You're correct that the law of self-defense is the same for cops and non-cops. But the legality, and justifiability, of the use of force by cops outside the context of self-defense is very different from what it is for non-cops, and properly so.

Example: At the ball game, the guy next to you is a drunken lout spilling beer and constantly yelling obscenities that you would just as soon your eight year-old not hear. You cannot pick him up and physically remove him from the park (that would be a battery) but the cops can (for disturbing the peace).

Were it otherwise, society would be much more chaotic and dangerous than it is. Every ballgame would have two dozen fistfights, and we'd be right back to the "law" of the jungle. It was precisely to cut down on the Hobbsian free-for-all that civilization got organized, and that's the reason the law recognizes the cops as the sole legitimate users of force (except in extreme cases).

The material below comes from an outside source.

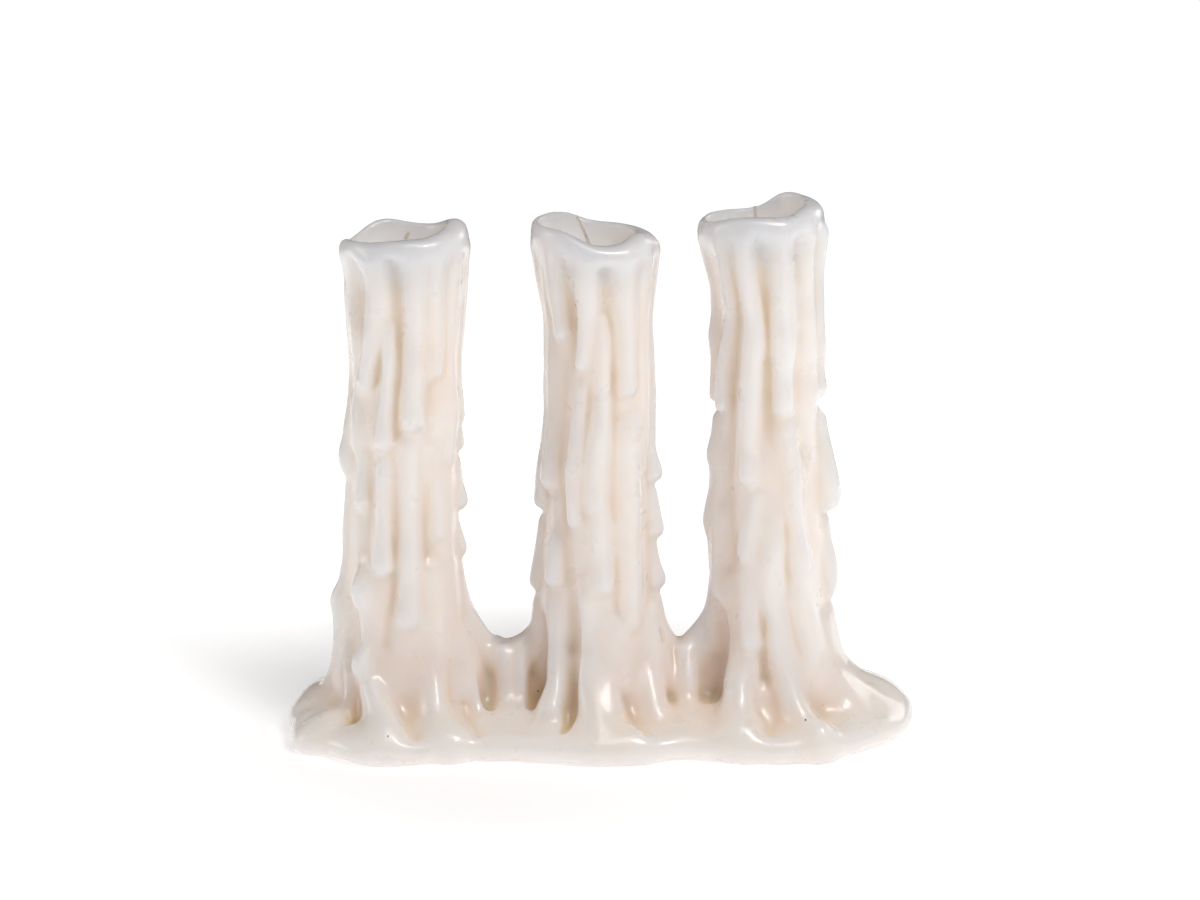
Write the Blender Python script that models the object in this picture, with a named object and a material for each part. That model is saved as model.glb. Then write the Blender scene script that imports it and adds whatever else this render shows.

Your idea of an expert panel on OIS's seems attractive in the abstract, but I'm skeptical for the same reason Kent is skeptical of "expert panels" to pick judgeship candidates and I'm skeptical of "expert panels" on sentencing reform. In practice, such panels virtually always get loaded with left-leaning academics who are neutral on paper, but turn out to be stalking horses for whatever suits the defense bar.

Thanks for your commenting here. Other legal blogs (I won't name names) should have commenters nearly as thoughtful and informed.

Bill,

One last point.(You know those obnoxious attorneys always have to get the last word.)

In your ball park hypo, can't the dad make a citizen's arrest for disturbing the peace (and use reasonable force in doing so)? It would probably would be really stupid to do so with your kid there, especially if the hooligan was 6'5" 300# (like the "Ferguson Gentle Giant"), but doesn't our society offer that option in many instances?

No real disagreement with your other statements, as reasonable minds can differ regarding those issues -- all of which habe pros and cons.

Be well. And keep offering stimulating legal commentary.